Similarly the book is busy with character portraits, but it is rare that the characters recur, rarer still that a character grows and changes alongside Ruth. Just as Calvin is married off in the wings, so Kim disappears when the Brotherhood withdraws Ruth from her culinary arts course after a single semester. Ruth’s mother largely disappears from the book around the same time. One could argue that characters coming and going keeps the reader’s attention on the Brotherhood and how it operates, but this is also one of the community’s most sinister aspects: the systematic way its rules work against human intimacy. There is a deep sense that you are not allowed to truly love other people, only God. It is unnerving to find the guiding principle of the Brotherhood knit into the book’s structure itself.
The oddness that was allowed Ruth as a young woman becomes less endearing with age.
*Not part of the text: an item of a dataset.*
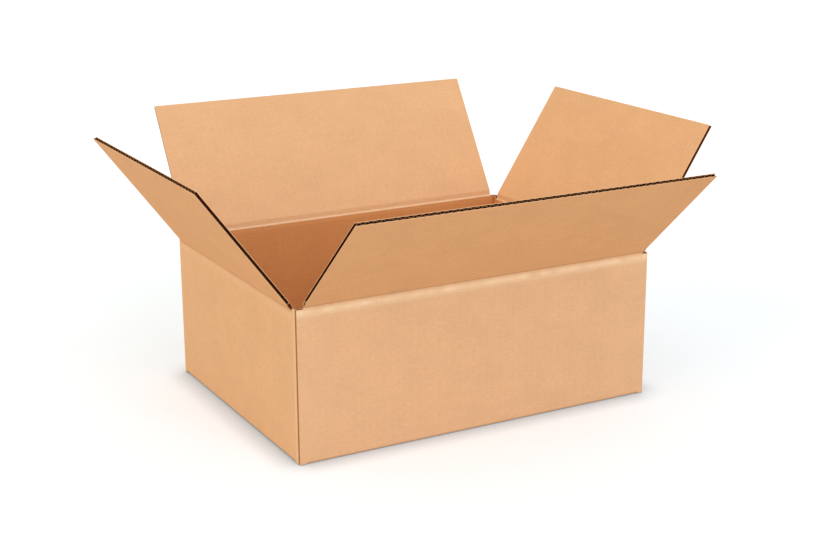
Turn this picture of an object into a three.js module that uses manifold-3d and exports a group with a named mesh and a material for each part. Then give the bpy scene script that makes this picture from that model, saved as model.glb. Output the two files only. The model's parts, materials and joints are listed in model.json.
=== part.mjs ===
// A slotted carton folded from one sheet of corrugated board, with its four top flaps open.
// Millimetres, +Z up. The origin is the middle of the base, the long walls face -Y and +Y.
import * as THREE from "three";
import { mergeGeometries, mergeVertices } from "three/addons/utils/BufferGeometryUtils.js";
import Module from "manifold-3d";

const wasm = await Module();
wasm.setup();

// The inside of the carton, and the height of the long walls up to their fold
const insideLength = 406.4;
const insideWidth = 304.8;
const foldHeight = 160;

// The board: two flat liners glued to a wavy medium, whose flutes run up the walls
const boardThickness = 3.8;
const linerThickness = 0.5;
const mediumThickness = 0.45;
const flutePitch = 7.95;

// Folds and cuts
const cornerRadius = 3.4; // outside of a fold
const creaseReach = 7; // how far the crushed board thins towards a top fold
const creaseEdge = 0.15; // thickness left at the fold, its outer liner
const creaseGap = 0.5; // between a wall's top edge and its flap's foot
const lapClearance = 0.3; // between the long and the short flaps when closed
const slotInset = 8.2; // from a corner to the side edge of the flap beside it
const slotDepth = 1.5; // a top slot's floor below the long flaps' fold
const slotFoot = 0.6; // a bottom slot's roof above the base
const meetingGap = 2.8; // between the long top flaps when closed
const seamGap = 1.2; // between the long bottom flaps
const jointInset = 1.2; // from the left wall to the front wall's raw edge
const jointChannel = 2.6; // depth of the flute that the raw edge lays open
const tabWidth = 34; // the glue tab inside the front wall
const tabDrop = 8.5; // its top corner below the long flaps' fold
const tabTaper = 9; // what each end of it loses by its free edge
const tabBevel = 1.5; // its free edge is pressed thin

const outerLength = insideLength + 2 * boardThickness;
const outerWidth = insideWidth + 2 * boardThickness;
const shortFoldHeight = foldHeight - boardThickness - lapClearance;
const flapLength = (outerWidth - meetingGap) / 2;
const bottomFlapLength = (outerWidth - seamGap) / 2;
const beyond = 2; // how far a cutter reaches past what it cuts

const kraft = (color) =>
  new THREE.MeshStandardMaterial({ color, roughness: 0.9, metalness: 0 });

// Each side is drawn as the front wall is: x along it, y inwards from its outer face, z up.
// Its turn is in quarters, and its flap leans outwards from upright, in degrees.
const sides = {
  front: { turn: 0, lean: 47.3, run: outerLength, halfDepth: outerWidth / 2 },
  right: { turn: 1, lean: 32.9, run: outerWidth, halfDepth: outerLength / 2 },
  back: { turn: 2, lean: 32.4, run: outerLength, halfDepth: outerWidth / 2 },
  left: { turn: 3, lean: 36.7, run: outerWidth, halfDepth: outerLength / 2 },
};
const longSides = [sides.front, sides.back];
const shortSides = [sides.left, sides.right];

function toSolid(geometry) {
  const bare = geometry.clone();
  bare.deleteAttribute("normal");
  bare.deleteAttribute("uv");
  const merged = mergeVertices(bare, 1e-4);
  return new wasm.Manifold(
    new wasm.Mesh({
      numProp: 3,
      vertProperties: merged.attributes.position.array,
      triVerts: new Uint32Array(merged.index.array),
    }),
  );
}

function toGeometry(solid) {
  const { vertProperties, triVerts } = solid.getMesh();
  const geometry = new THREE.BufferGeometry();
  geometry.setAttribute("position", new THREE.BufferAttribute(vertProperties, 3));
  geometry.setIndex(new THREE.BufferAttribute(triVerts, 1));
  const flat = geometry.toNonIndexed();
  flat.computeVertexNormals();
  return flat;
}

function extrude(shape, depth, curveSegments = 4) {
  return new THREE.ExtrudeGeometry(shape, { depth, bevelEnabled: false, curveSegments });
}

// A box between two corners
function block(low, high) {
  const size = high.map((value, axis) => value - low[axis]);
  const middle = high.map((value, axis) => (value + low[axis]) / 2);
  return new THREE.BoxGeometry(...size).translate(...middle);
}

function polygon(points) {
  return new THREE.Shape(points.map(([x, y]) => new THREE.Vector2(x, y)));
}

// A wall's section, y inwards and z up, run out along x and centred
function alongWall(section, length) {
  const geometry = extrude(section, length).translate(0, 0, -length / 2);
  const inwards = new THREE.Vector3(0, 1, 0);
  const up = new THREE.Vector3(0, 0, 1);
  const along = new THREE.Vector3(1, 0, 0);
  return geometry.applyMatrix4(new THREE.Matrix4().makeBasis(inwards, up, along));
}

// Moves what was drawn as the front wall to its own side, by whole quarter turns
function ontoSide(geometry, side) {
  const cos = [1, 0, -1, 0][side.turn];
  const sin = [0, 1, 0, -1][side.turn];
  const place = new THREE.Matrix4().set(
    cos, -sin, 0, sin * side.halfDepth,
    sin, cos, 0, -cos * side.halfDepth,
    0, 0, 1, 0,
    0, 0, 0, 1,
  );
  return geometry.applyMatrix4(place);
}

const flapWidth = (side) => side.run - 2 * slotInset;
const foldOf = (side) => (longSides.includes(side) ? foldHeight : shortFoldHeight);

// The plan of the four walls: rounded folds at three corners, and at the front left the left
// wall turning in behind the front wall's raw edge as the glue tab
function wallPlan() {
  const halfLength = outerLength / 2;
  const halfWidth = outerWidth / 2;
  const radius = cornerRadius;
  const rawEdge = -halfLength + jointInset;
  const channelEdge = rawEdge + jointChannel;
  const tabOuter = -halfWidth + boardThickness;
  const tabInner = tabOuter + boardThickness;
  const tabEnd = -halfLength + boardThickness + tabWidth;

  const plan = new THREE.Shape();
  plan.moveTo(rawEdge, -halfWidth);
  plan.lineTo(halfLength - radius, -halfWidth);
  plan.absarc(halfLength - radius, -halfWidth + radius, radius, -Math.PI / 2, 0);
  plan.absarc(halfLength - radius, halfWidth - radius, radius, 0, Math.PI / 2);
  plan.absarc(-halfLength + radius, halfWidth - radius, radius, Math.PI / 2, Math.PI);
  plan.absarc(-halfLength + radius, tabOuter + radius, radius, Math.PI, 1.5 * Math.PI);
  plan.lineTo(rawEdge, tabOuter);
  plan.lineTo(rawEdge, tabOuter - linerThickness);
  plan.lineTo(channelEdge, tabOuter - linerThickness);
  plan.lineTo(rawEdge, -halfWidth + linerThickness + mediumThickness);
  plan.closePath();

  const inside = new THREE.Path();
  inside.moveTo(-halfLength + boardThickness, tabInner);
  inside.lineTo(tabEnd - tabBevel, tabInner);
  inside.lineTo(tabEnd, tabOuter);
  inside.lineTo(halfLength - boardThickness, tabOuter);
  inside.lineTo(halfLength - boardThickness, halfWidth - boardThickness);
  inside.lineTo(-halfLength + boardThickness, halfWidth - boardThickness);
  inside.closePath();
  plan.holes.push(inside);
  return plan;
}

// What comes off above a wall's fold and inside its crushed crease
function creaseCutter(side) {
  const top = foldOf(side) - creaseGap / 2;
  const section = new THREE.Shape();
  section.moveTo(boardThickness + beyond, foldOf(side) - creaseReach);
  section.lineTo(boardThickness, foldOf(side) - creaseReach);
  section.quadraticCurveTo(boardThickness, foldOf(side) - boardThickness, creaseEdge, top);
  section.lineTo(-beyond, top);
  section.lineTo(-beyond, foldHeight + beyond);
  section.lineTo(boardThickness + beyond, foldHeight + beyond);
  section.closePath();
  return toSolid(ontoSide(alongWall(section, flapWidth(side)), side));
}

// What comes off outside a bottom fold, whose flap's lower face is at height
function bottomFoldCutter(side, height) {
  const section = new THREE.Shape();
  section.moveTo(-beyond, -beyond);
  section.lineTo(cornerRadius, -beyond);
  section.lineTo(cornerRadius, height);
  section.absarc(cornerRadius, height + cornerRadius, cornerRadius, 1.5 * Math.PI, Math.PI, true);
  section.lineTo(-beyond, height + cornerRadius);
  section.closePath();
  return toSolid(ontoSide(alongWall(section, flapWidth(side)), side));
}

function bottomFlap(side, height) {
  const half = flapWidth(side) / 2;
  const plate = block([-half, 0, height], [half, bottomFlapLength, height + boardThickness]);
  return toSolid(ontoSide(plate, side));
}

// The flutes of a short bottom flap, which end in the open edge that shows inside the carton
function bottomFlutes(side, height) {
  const hollows = flutes(flapWidth(side), slotInset, bottomFlapLength + beyond);
  hollows.rotateX(-Math.PI / 2).translate(0, 0, height + boardThickness);
  return toSolid(ontoSide(hollows, side));
}

// One hollow between the medium and a liner, as seen at a cut across the flutes
function fluteSection(middle, pitch, facesInside) {
  const swing = (boardThickness - 2 * linerThickness - mediumThickness) / 2;
  const wave = (offset) => {
    const turn = (2 * Math.PI * offset) / pitch;
    const slope = ((2 * Math.PI * swing) / pitch) * Math.sin(turn);
    const skin = (mediumThickness / 2) * Math.hypot(1, slope);
    return boardThickness / 2 - swing * Math.cos(turn) + skin;
  };
  const atLiner = pitch * 0.36;
  const onSlope = pitch * 0.17;
  const points = [
    [-atLiner, boardThickness - linerThickness],
    [-onSlope, wave(onSlope)],
    [0, wave(0)],
    [onSlope, wave(onSlope)],
    [atLiner, boardThickness - linerThickness],
  ];
  return polygon(points.map(([x, y]) => [middle + x, facesInside ? y : boardThickness - y]));
}

// The flutes of a board that is cut straight across them at height to, and run up from height
// from. The cuts along its two sides lay a flute open.
function flutes(width, from, to) {
  const count = Math.round(width / flutePitch);
  const pitch = width / count;
  const hollows = [];
  for (let half = 0; half <= 2 * count; half++) {
    const section = fluteSection((half * pitch - width) / 2, pitch, half % 2 === 0);
    hollows.push(extrude(section, to - from).translate(0, 0, from));
  }
  return mergeGeometries(hollows);
}

// A top flap, upright, its hinge line at the origin: crushed thin at the foot, where its flutes
// end blind, and open along its free edge
function topFlap(side) {
  const section = new THREE.Shape();
  section.moveTo(0, creaseGap / 2);
  section.lineTo(creaseEdge, creaseGap / 2);
  section.quadraticCurveTo(boardThickness, boardThickness, boardThickness, creaseReach);
  section.lineTo(boardThickness, flapLength);
  section.lineTo(0, flapLength);
  section.closePath();
  const board = toSolid(alongWall(section, flapWidth(side)));
  return board.subtract(toSolid(flutes(flapWidth(side), creaseReach, flapLength + beyond)));
}

function cartonBody() {
  const halfLength = outerLength / 2;
  const halfWidth = outerWidth / 2;
  const wallTop = foldHeight - creaseGap / 2;
  const postTop = foldHeight - slotDepth;
  const walls = extrude(wallPlan(), wallTop - slotFoot).translate(0, 0, slotFoot);
  let body = toSolid(walls);

  for (const side of shortSides) {
    const half = flapWidth(side) / 2;
    const under = block([-half, -beyond, -beyond], [half, slotInset - lapClearance, boardThickness]);
    body = body.subtract(toSolid(ontoSide(under, side)));
    body = body.add(bottomFlap(side, boardThickness));
    body = body.subtract(bottomFlutes(side, boardThickness));
    body = body.subtract(bottomFoldCutter(side, boardThickness));
  }
  for (const side of longSides) {
    body = body.add(bottomFlap(side, 0));
    body = body.subtract(bottomFoldCutter(side, 0));
  }
  for (const side of Object.values(sides)) body = body.subtract(creaseCutter(side));

  for (const x of [-1, 1])
    for (const y of [-1, 1]) {
      const near = [x * (halfLength - slotInset), y * (halfWidth - slotInset)];
      const far = [x * (halfLength + beyond), y * (halfWidth + beyond)];
      const low = [Math.min(near[0], far[0]), Math.min(near[1], far[1]), postTop];
      const high = [Math.max(near[0], far[0]), Math.max(near[1], far[1]), foldHeight + beyond];
      body = body.subtract(toSolid(block(low, high)));
    }
  for (const cutter of tabCutters()) body = body.subtract(cutter);
  return body;
}

// The slanted ends of the glue tab
function tabCutters() {
  const start = -outerLength / 2 + boardThickness;
  const end = start + tabWidth + beyond;
  const tabOuter = -outerWidth / 2 + boardThickness;
  const taper = (tabTaper * (end - start)) / tabWidth;
  const upper = polygon([
    [start, foldHeight - tabDrop],
    [end, foldHeight - tabDrop - taper],
    [end, foldHeight + beyond],
    [start, foldHeight + beyond],
  ]);
  const lower = polygon([
    [start, boardThickness],
    [end, boardThickness],
    [end, boardThickness + taper],
  ]);
  return [upper, lower].map((shape) => {
    const geometry = extrude(shape, boardThickness + beyond);
    const along = new THREE.Vector3(1, 0, 0);
    const up = new THREE.Vector3(0, 0, 1);
    const outwards = new THREE.Vector3(0, -1, 0);
    geometry.applyMatrix4(new THREE.Matrix4().makeBasis(along, up, outwards));
    return toSolid(geometry.translate(0, tabOuter + boardThickness + beyond, 0));
  });
}

// A flap hung on its fold and leaning outwards
function hang(name, side, color) {
  const flap = new THREE.Mesh(toGeometry(topFlap(side)), kraft(color));
  flap.name = name;
  flap.rotation.x = THREE.MathUtils.degToRad(side.lean);
  const fold = new THREE.Group();
  const turn = (side.turn * Math.PI) / 2;
  fold.position.set(Math.sin(turn) * side.halfDepth, -Math.cos(turn) * side.halfDepth, foldOf(side));
  fold.rotation.z = turn;
  fold.add(flap);
  return fold;
}

const carton = new THREE.Group();
const body = new THREE.Mesh(toGeometry(cartonBody()), kraft(0xdcae82));
body.name = "carton_body";
carton.add(body);
carton.add(hang("front_flap", sides.front, 0xcf9564));
carton.add(hang("back_flap", sides.back, 0xe0ae80));
carton.add(hang("left_flap", sides.left, 0xd8a06c));
carton.add(hang("right_flap", sides.right, 0xdea56a));

export default carton;
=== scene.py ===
import json
import math

import bmesh
import bpy
from mathutils import Matrix, Vector, noise
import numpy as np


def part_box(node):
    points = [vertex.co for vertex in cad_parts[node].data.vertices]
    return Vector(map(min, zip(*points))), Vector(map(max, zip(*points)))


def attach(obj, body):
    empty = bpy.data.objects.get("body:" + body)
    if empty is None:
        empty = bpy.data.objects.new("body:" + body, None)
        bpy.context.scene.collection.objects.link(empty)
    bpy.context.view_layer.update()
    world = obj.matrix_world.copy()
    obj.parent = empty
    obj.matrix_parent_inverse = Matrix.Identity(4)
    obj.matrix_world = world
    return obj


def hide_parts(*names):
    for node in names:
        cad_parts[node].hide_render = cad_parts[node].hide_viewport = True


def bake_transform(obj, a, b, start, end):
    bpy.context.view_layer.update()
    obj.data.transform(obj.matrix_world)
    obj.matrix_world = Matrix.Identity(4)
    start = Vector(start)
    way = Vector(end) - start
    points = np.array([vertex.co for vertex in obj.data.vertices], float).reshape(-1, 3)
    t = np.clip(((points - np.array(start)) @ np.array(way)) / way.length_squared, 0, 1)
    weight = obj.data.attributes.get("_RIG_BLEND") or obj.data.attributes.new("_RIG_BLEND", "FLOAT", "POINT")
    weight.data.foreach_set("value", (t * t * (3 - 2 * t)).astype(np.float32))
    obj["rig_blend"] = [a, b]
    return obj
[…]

When her first two children are born, Ruth doesn’t argue when Alan gives them the names Jamie and Rose. “The alternatives were only differently boring,” she thinks. But the birth of their third and last child inspires her, and she proposes calling the baby Idea. She is still sweaty from labor when the name comes to her, but her reasoning is sound:
It would be unique in the community; it meant her favorite thing; it required only the slightest blunting of the mind to sound like it had been a little girl’s name all along. And it had occurred unbidden, despite bidding, like relief from hiccups and most angels.
Alan chooses Gretel instead, and no one complains, not even Ruth. Has toleration become exhaustion? The children gleam while their mother fades: “Ruth detached with ease; her life was one long, loud Velcro release from the world.” Someone does leave at the end of Ruth, though by then the reader knows enough to not even want that person to be Ruth. She has stayed, and it is for the next generation to work its way free.